▶
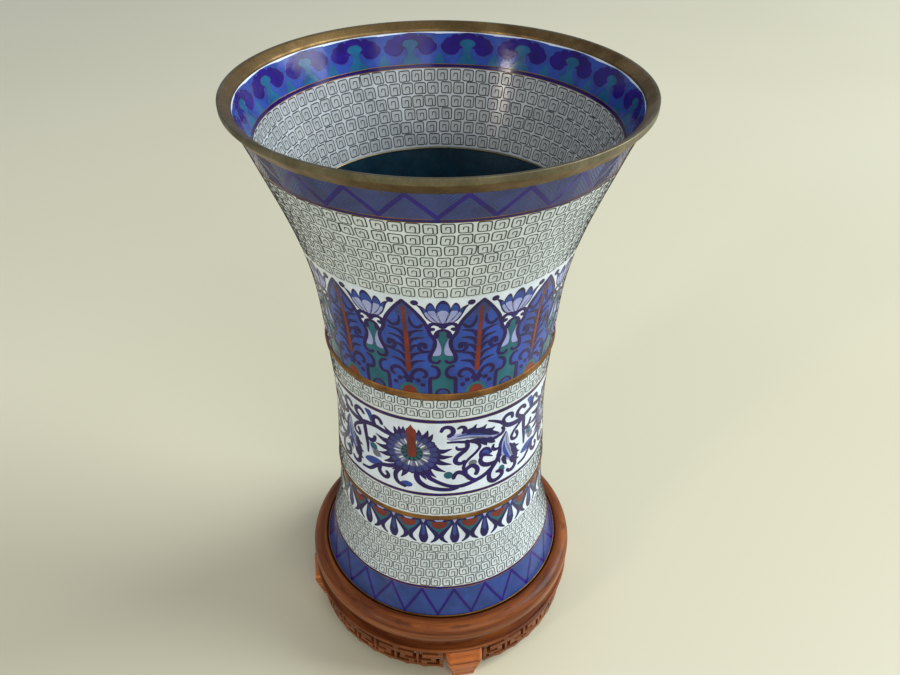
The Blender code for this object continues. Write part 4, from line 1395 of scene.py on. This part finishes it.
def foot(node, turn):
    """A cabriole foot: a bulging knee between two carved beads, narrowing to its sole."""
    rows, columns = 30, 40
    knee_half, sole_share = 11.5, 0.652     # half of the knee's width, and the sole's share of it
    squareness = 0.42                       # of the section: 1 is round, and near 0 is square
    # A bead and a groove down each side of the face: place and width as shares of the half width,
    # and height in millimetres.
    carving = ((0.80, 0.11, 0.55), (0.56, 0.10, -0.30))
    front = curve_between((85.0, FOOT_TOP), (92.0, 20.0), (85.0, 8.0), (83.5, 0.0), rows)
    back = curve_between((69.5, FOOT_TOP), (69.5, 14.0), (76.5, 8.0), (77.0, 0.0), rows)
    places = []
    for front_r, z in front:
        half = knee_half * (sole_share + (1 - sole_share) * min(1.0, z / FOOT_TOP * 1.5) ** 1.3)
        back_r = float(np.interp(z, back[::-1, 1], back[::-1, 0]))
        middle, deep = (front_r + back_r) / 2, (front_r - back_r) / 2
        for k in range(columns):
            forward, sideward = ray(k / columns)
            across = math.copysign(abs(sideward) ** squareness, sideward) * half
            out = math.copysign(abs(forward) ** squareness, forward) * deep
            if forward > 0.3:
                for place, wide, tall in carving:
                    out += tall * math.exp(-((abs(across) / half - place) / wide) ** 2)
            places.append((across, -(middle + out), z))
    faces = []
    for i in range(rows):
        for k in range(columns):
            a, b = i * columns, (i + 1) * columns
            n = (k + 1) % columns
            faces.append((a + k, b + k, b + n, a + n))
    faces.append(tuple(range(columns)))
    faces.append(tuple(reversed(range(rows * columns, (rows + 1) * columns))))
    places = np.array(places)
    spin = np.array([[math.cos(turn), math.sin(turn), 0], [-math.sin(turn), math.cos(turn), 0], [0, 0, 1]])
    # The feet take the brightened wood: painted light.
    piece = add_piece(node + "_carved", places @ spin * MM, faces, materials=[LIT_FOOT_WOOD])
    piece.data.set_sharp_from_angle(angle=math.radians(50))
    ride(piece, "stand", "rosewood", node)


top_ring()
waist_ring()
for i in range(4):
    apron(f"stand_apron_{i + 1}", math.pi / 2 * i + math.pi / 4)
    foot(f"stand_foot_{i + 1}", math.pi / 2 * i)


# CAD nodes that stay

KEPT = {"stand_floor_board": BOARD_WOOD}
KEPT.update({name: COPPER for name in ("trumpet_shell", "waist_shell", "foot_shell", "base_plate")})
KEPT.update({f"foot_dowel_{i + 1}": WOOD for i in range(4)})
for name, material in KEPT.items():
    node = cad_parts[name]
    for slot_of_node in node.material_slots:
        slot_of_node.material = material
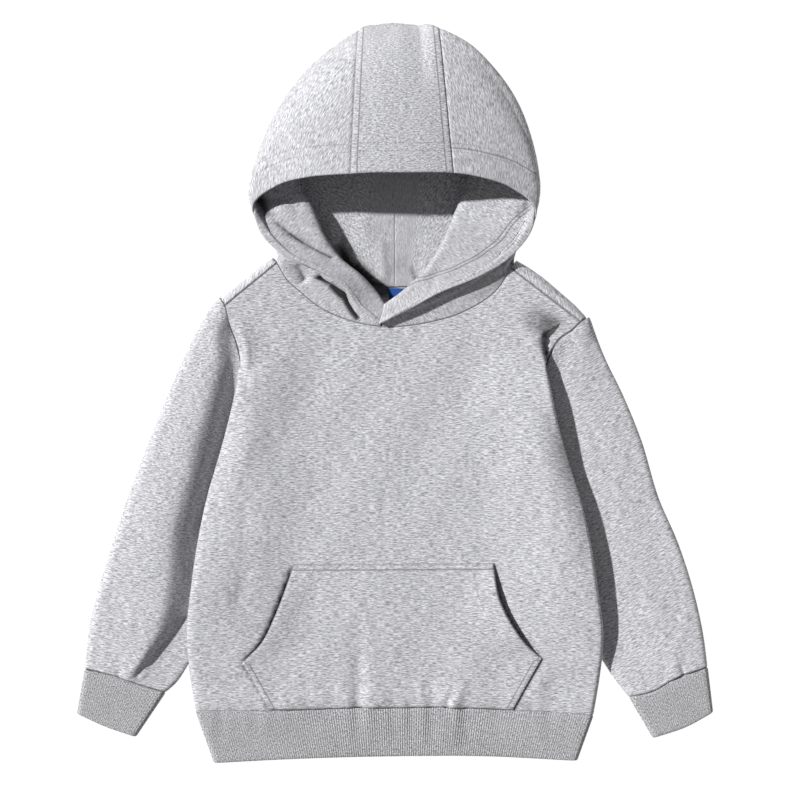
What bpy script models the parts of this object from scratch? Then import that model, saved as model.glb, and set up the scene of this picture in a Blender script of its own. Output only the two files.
◀
Repeat all entries. Match them exactly.

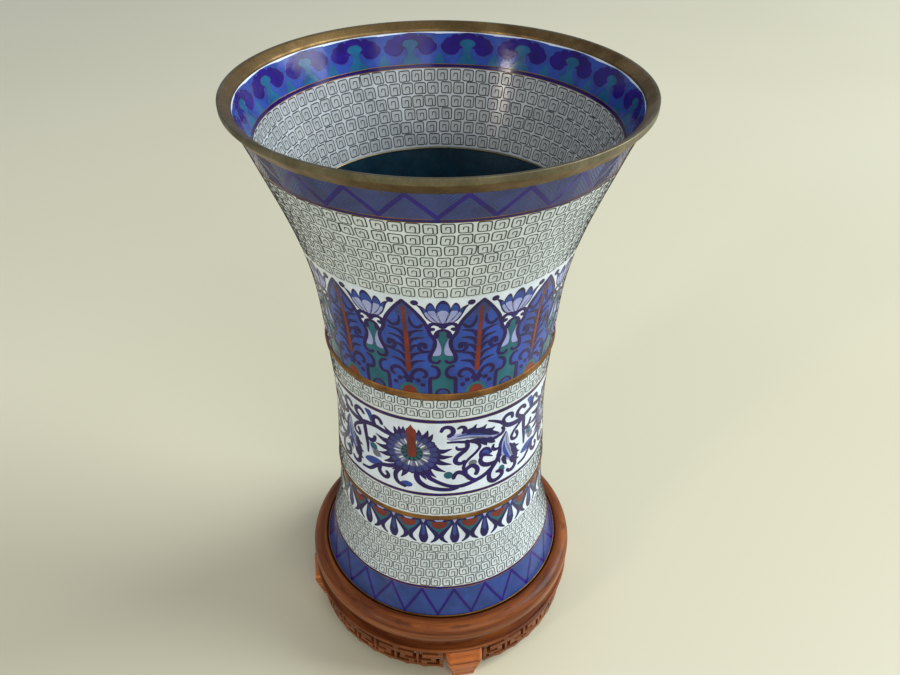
The Blender code for this object continues. Write part 4, from line 1395 of scene.py on. This part finishes it.
def foot(node, turn):
    """A cabriole foot: a bulging knee between two carved beads, narrowing to its sole."""
    rows, columns = 30, 40
    knee_half, sole_share = 11.5, 0.652     # half of the knee's width, and the sole's share of it
    squareness = 0.42                       # of the section: 1 is round, and near 0 is square
    # A bead and a groove down each side of the face: place and width as shares of the half width,
    # and height in millimetres.
    carving = ((0.80, 0.11, 0.55), (0.56, 0.10, -0.30))
    front = curve_between((85.0, FOOT_TOP), (92.0, 20.0), (85.0, 8.0), (83.5, 0.0), rows)
    back = curve_between((69.5, FOOT_TOP), (69.5, 14.0), (76.5, 8.0), (77.0, 0.0), rows)
    places = []
    for front_r, z in front:
        half = knee_half * (sole_share + (1 - sole_share) * min(1.0, z / FOOT_TOP * 1.5) ** 1.3)
        back_r = float(np.interp(z, back[::-1, 1], back[::-1, 0]))
        middle, deep = (front_r + back_r) / 2, (front_r - back_r) / 2
        for k in range(columns):
            forward, sideward = ray(k / columns)
            across = math.copysign(abs(sideward) ** squareness, sideward) * half
            out = math.copysign(abs(forward) ** squareness, forward) * deep
            if forward > 0.3:
                for place, wide, tall in carving:
                    out += tall * math.exp(-((abs(across) / half - place) / wide) ** 2)
            places.append((across, -(middle + out), z))
    faces = []
    for i in range(rows):
        for k in range(columns):
            a, b = i * columns, (i + 1) * columns
            n = (k + 1) % columns
            faces.append((a + k, b + k, b + n, a + n))
    faces.append(tuple(range(columns)))
    faces.append(tuple(reversed(range(rows * columns, (rows + 1) * columns))))
    places = np.array(places)
    spin = np.array([[math.cos(turn), math.sin(turn), 0], [-math.sin(turn), math.cos(turn), 0], [0, 0, 1]])
    # The feet take the brightened wood: painted light.
    piece = add_piece(node + "_carved", places @ spin * MM, faces, materials=[LIT_FOOT_WOOD])
    piece.data.set_sharp_from_angle(angle=math.radians(50))
    ride(piece, "stand", "rosewood", node)


top_ring()
waist_ring()
for i in range(4):
    apron(f"stand_apron_{i + 1}", math.pi / 2 * i + math.pi / 4)
    foot(f"stand_foot_{i + 1}", math.pi / 2 * i)


# CAD nodes that stay

KEPT = {"stand_floor_board": BOARD_WOOD}
KEPT.update({name: COPPER for name in ("trumpet_shell", "waist_shell", "foot_shell", "base_plate")})
KEPT.update({f"foot_dowel_{i + 1}": WOOD for i in range(4)})
for name, material in KEPT.items():
    node = cad_parts[name]
    for slot_of_node in node.material_slots:
        slot_of_node.material = material
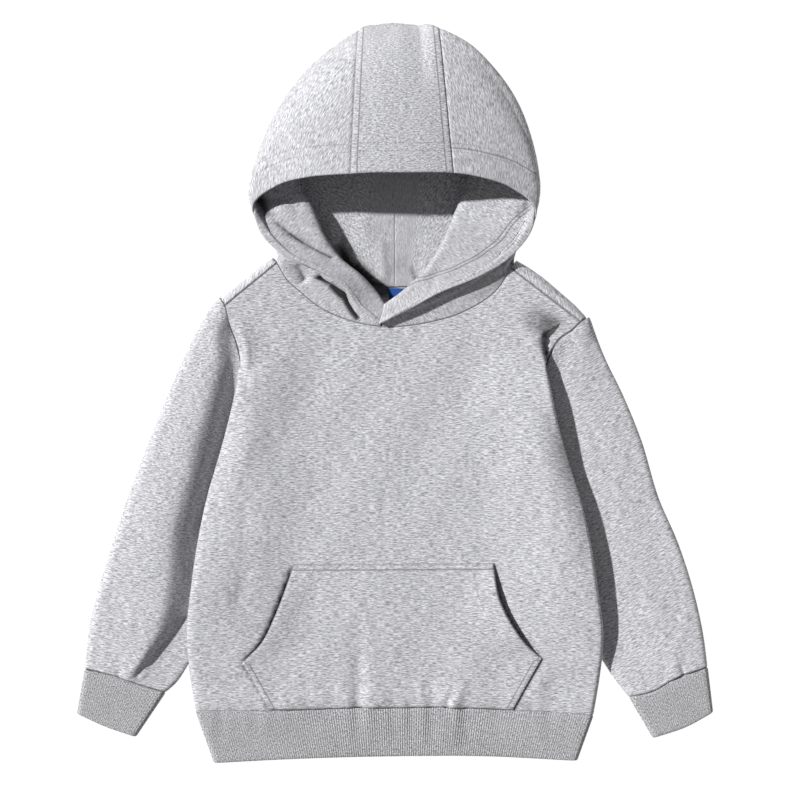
What bpy script models the parts of this object from scratch? Then import that model, saved as model.glb, and set up the scene of this picture in a Blender script of its own. Output only the two files.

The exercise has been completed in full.